> [THE REQUEST]:
Return all lines with the word "each" in them.

------------------------------------

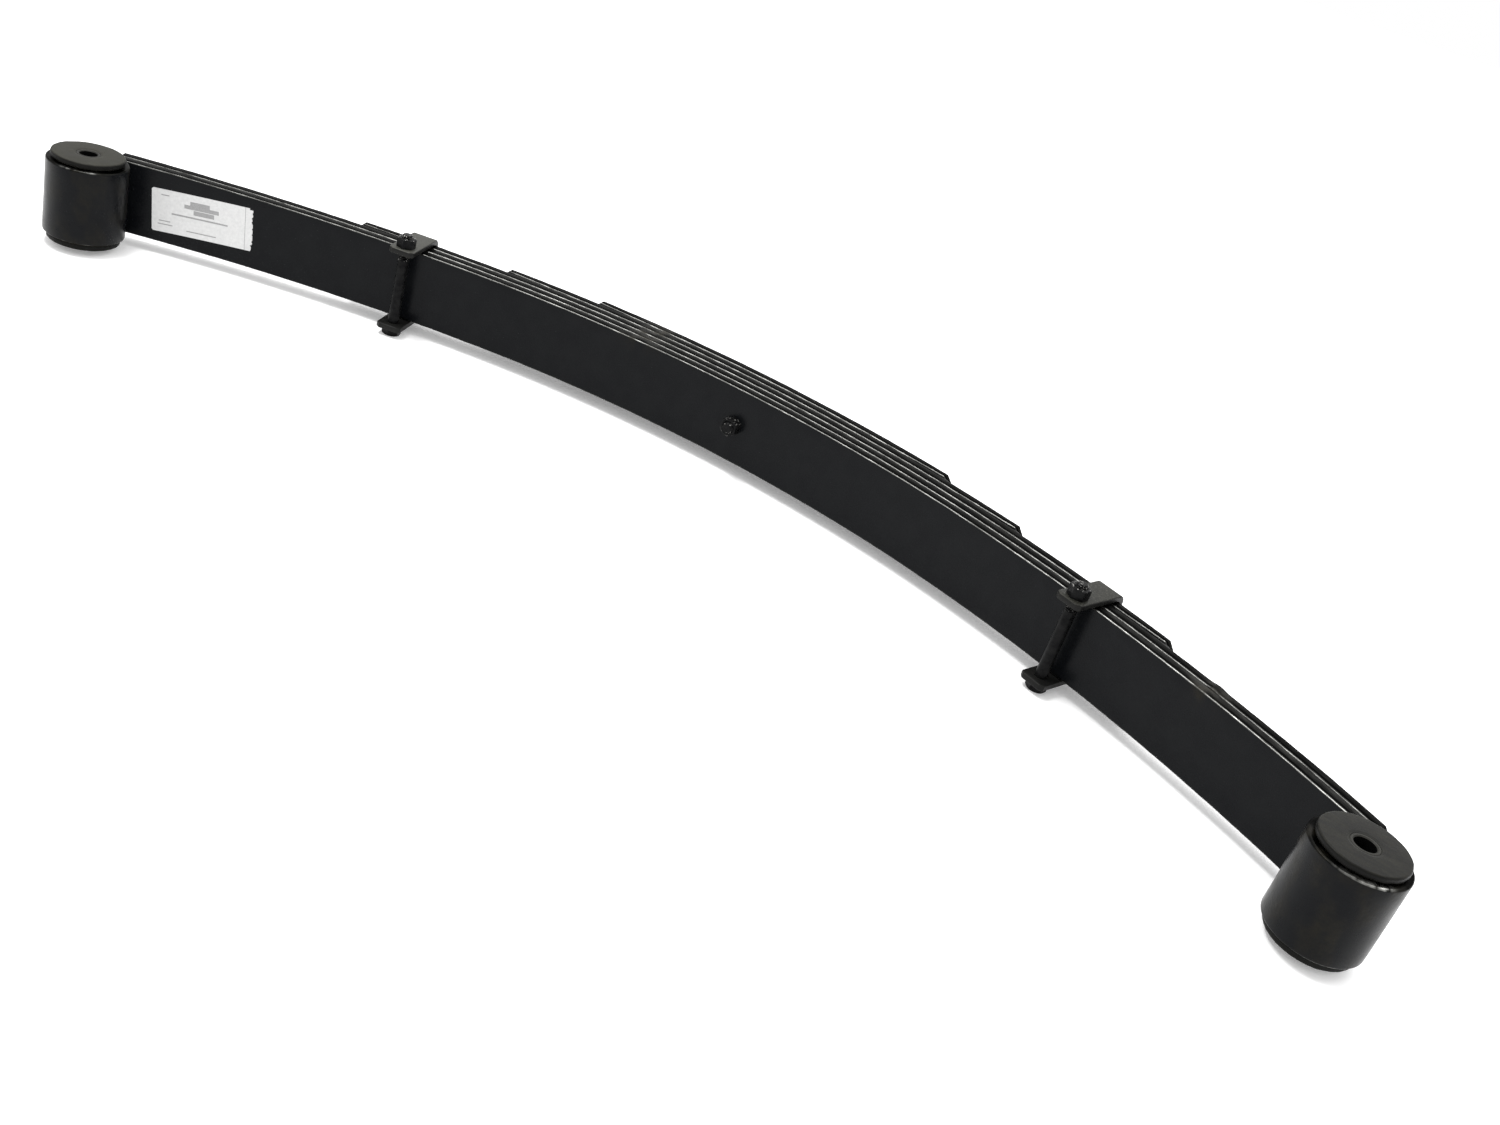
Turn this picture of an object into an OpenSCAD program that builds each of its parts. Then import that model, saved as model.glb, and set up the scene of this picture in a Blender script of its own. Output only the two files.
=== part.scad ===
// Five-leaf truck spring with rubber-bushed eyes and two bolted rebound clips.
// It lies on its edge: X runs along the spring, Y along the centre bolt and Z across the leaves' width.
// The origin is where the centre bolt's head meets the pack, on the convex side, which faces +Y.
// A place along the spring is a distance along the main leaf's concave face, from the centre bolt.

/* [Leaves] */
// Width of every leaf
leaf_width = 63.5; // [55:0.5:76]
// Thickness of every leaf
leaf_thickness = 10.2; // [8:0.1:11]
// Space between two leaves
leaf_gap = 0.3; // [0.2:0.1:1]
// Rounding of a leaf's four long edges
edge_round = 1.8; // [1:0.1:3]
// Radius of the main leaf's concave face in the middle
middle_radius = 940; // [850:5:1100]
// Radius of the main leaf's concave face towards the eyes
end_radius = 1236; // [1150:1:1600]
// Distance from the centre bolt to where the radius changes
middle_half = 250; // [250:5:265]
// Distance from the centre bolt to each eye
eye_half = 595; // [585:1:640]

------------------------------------

> [RESPONSE FOR THIS EXERCISE]:
Turn this picture of an object into an OpenSCAD program that builds each of its parts. Then import that model, saved as model.glb, and set up the scene of this picture in a Blender script of its own. Output only the two files.
// Distance from the centre bolt to each eye